Escribo esto con la intención de hacerlo público, de lanzar también mi carta al mar del internet para que se pierda en el minuto uno en que sea publicada, en el triste intento de querer tener una voz, una identidad. Escribo también esperanzada, buscando encontrar consuelo en mi propia voz, la única que de verdad me acompaña todo el tiempo, escribo tratando de darle sentido a esto que estoy viviendo, que es mío y que no puedo protagonizar porque en realidad no vivo una tragedia, sólo el puto miedo que también es una forma trágica de vivir. Pero no puedo hacerme a un lado porque siento, siento, siento, estoy viva, estoy consciente, mis sentidos están alerta cada noche para tratar de escapar, para tratar de hacer hasta el último esfuerzo para preservar las únicas vidas que son lo único verdaderamente valioso para mí: las de mi familia, las de estos seres que amo, que atesoro y que son lo que vale la pena salvar de todo este sueño de tener un nuevo hogar. Y eso es lo que de verdad tengo: el imenso amor que siento, que me prodigan mi hija, mi marido, mi gato y mi familia que vive alejada de las zonas sísmicas. A mí la tragedia no me tocó, pero me ha calado el miedo tan hondo que ya no puedo ser la misma.

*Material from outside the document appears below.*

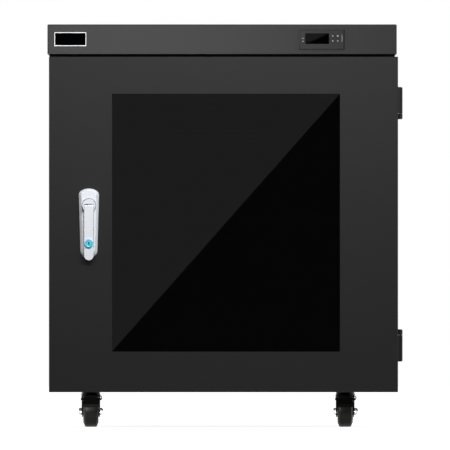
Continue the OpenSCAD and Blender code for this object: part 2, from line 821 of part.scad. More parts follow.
module dryer_case() place() color(plastic_black) difference() {
    union() {
        box([-dryer_w / 2, dryer_y, dryer_z0], [dryer_w / 2, back_y, dryer_z0 + dryer_h]);
        box([-dryer_w / 2 - dryer_ear[0], back_y - dryer_ear[1], dryer_z0 + (dryer_h - dryer_ear[2]) / 2],
            [dryer_w / 2 + dryer_ear[0], back_y, dryer_z0 + (dryer_h + dryer_ear[2]) / 2]);
    }
    box([-dryer_w / 2 + dryer_wall, dryer_y - e, dryer_z0 + dryer_wall],
        [dryer_w / 2 - dryer_wall, back_y - dryer_wall, dryer_z0 + dryer_h - dryer_wall]);
    for (i = [0:vents - 1]) box([-vent_w / 2, back_y - 2 * dryer_wall, vent_z(i) - dryer_vent_h / 2],
        [vent_w / 2, back_y + e, vent_z(i) + dryer_vent_h / 2]);
    for (s = [-1, 1])
        rod_y(hole_r, s * dryer_screw_x, back_y - 2 * dryer_ear[1], back_y + e, dryer_z0 + dryer_h / 2);
}

// The dryer's front: a plate with a raised rim and a column of air slots under sloping louvres
module dryer_grille() place() color("#26262a") {
    z_step = (dryer_h - 2 * grille_margin) / louvres;
    w = dryer_w / 2 - grille_side;
    drop = z_step * (1 - louvre_open);
    difference() {
        slab_y(dryer_y - grille_t, dryer_y)
            soft_rect([-dryer_w / 2, dryer_z0], [dryer_w / 2, dryer_z0 + dryer_h], grille_r);
        for (i = [0:louvres - 1]) box([-w, dryer_y - grille_t - e, dryer_z0 + grille_margin + i * z_step],
            [w, dryer_y + e, dryer_z0 + grille_margin + (i + louvre_open) * z_step]);
    }
    for (i = [0:louvres - 1])
        translate([0, dryer_y - grille_t, dryer_z0 + grille_margin + (i + louvre_open) * z_step])
            slab_x(-w, w) polygon([
                [0, 0], [-louvre_out, -drop], [-louvre_out, -drop - louvre_t], [louvre_out / 3, 0]
            ]);
}

module desiccant_pack() place() color("#c9c4b4") {
    y0 = dryer_y + dryer_wall + pack_front;
    z1 = dryer_z0 + dryer_h - pack_inset;
    x0 = -dryer_w / 2 + pack_inset + pack_margin[0];
    pitch = (-2 * x0 - pack_pleat[0]) / (pack_pleats - 1);
    difference() {
        box([-dryer_w / 2 + pack_inset, y0, dryer_z0 + dryer_wall],
            [dryer_w / 2 - pack_inset, back_y - dryer_wall, z1]);
        for (i = [0:pack_pleats - 1]) box([x0 + i * pitch, y0 - e, dryer_z0 + dryer_wall + pack_margin[1]],
            [x0 + i * pitch + pack_pleat[0], y0 + pack_pleat[1], z1 - pack_margin[1]]);
    }
}

// The temperature and humidity probe: a slotted capsule under a flange, its stub through the ceiling
module sensor_probe() place() color("#e6e6e4") difference() {
    union() {
        rod_z(probe_r, probe_x, probe_y, cab_z1 - sheet - probe_len, cab_z1 - sheet);
        rod_z(probe_r + probe_flange[0], probe_x, probe_y, cab_z1 - sheet - probe_flange[1], cab_z1 - sheet);
        rod_z(probe_r - slip, probe_x, probe_y, cab_z1 - sheet, cab_z1 + probe_stub);
    }
    for (a = [0, 60, 120]) translate([probe_x, probe_y, cab_z1 - sheet - probe_len + probe_slot_z])
        rotate([0, 0, a]) cube([4 * probe_r, probe_slot[0], probe_slot[1]], center = true);
}

// ---- Screws of the cabinet ----

module cabinet_screws() place() color(zinc) {
    for (s = [-1, 1], z = back_screw_z) translate([s * back_screw_x, cab_d, z]) rotate([-90, 0, 0]) screw();
    for (s = [-1, 1])
        translate([s * dryer_screw_x, cab_d, dryer_z0 + dryer_h / 2]) rotate([-90, 0, 0]) screw();
    for (z = hinge_screw_z) translate([side_x + bracket_t, bracket_screw_y, z]) rotate([0, 90, 0]) screw();
}

// ---- Door ----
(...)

El miedo que escribo tratando de alejar de mí. El miedo profundo al dolor, a la desesperanza, pero sobre todo, el miedo a morir. Tengo mucho miedo a morir, pero dicen que el miedo sólo se vence con conocimiento y creo, gracias a esa frase tan sencilla de don Juan para su alumno, que al fin he encontrado una pista. No puedo seguir viviendo como si tuviera todo el tiempo del mundo a mis pies, como si nunca fuera a morir: desperdiciando mi vida en cualquier cosa que no tenga sentido para mí, porque voy a morir, tarde, temprano, en cualquier momento puede suceder y pronto, cuando las tiendas comiencen a llenarse de souvenirs mexicanos que tanto me gustan por el día de muertos, cuando los panteones se llenen de flores y cuando vuelva a poner mi ofrenda, trataré de celebrar también a la muerte; porque pese a todo, a pesar de saber que puedo morir, sé que ya no podría hacerlo nunca. Todo es un eterno devenir, soy un punto infinitamente minúsculo en un universo magnífico, aterrador y sobradamente más allá de mi capacidad de concepción, así que al igual que mis plantas, al igual que el día que inicia cada mañana, al igual que la repetición continua a la que estoy atada, nada acaba, mi vida no es mía y el silencio al final no es más que pura paz.

Hoy decido soltarme, tirarme de cabeza con todo a la vida, con los brazos, el corazón y el alma abiertos para que la vida haga de mí lo que le parezca. Quiero creer que en mí sobrevivirá el inmenso amor que me ha brindado, el infinito cúmulo de posibilidades que me planta cada día a pesar de las tragedias, de la muerte y del miedo. La vida es una elección, y mientras pueda elegir, quiero elegir el amor, quiero elegir la luz, la belleza inmensa que percibo en mi hija cada día, en el amor que comparto con mi marido. Y si para hacerlo necesito recordar todos los días que voy a morir, que así sea. No lo olvidaré.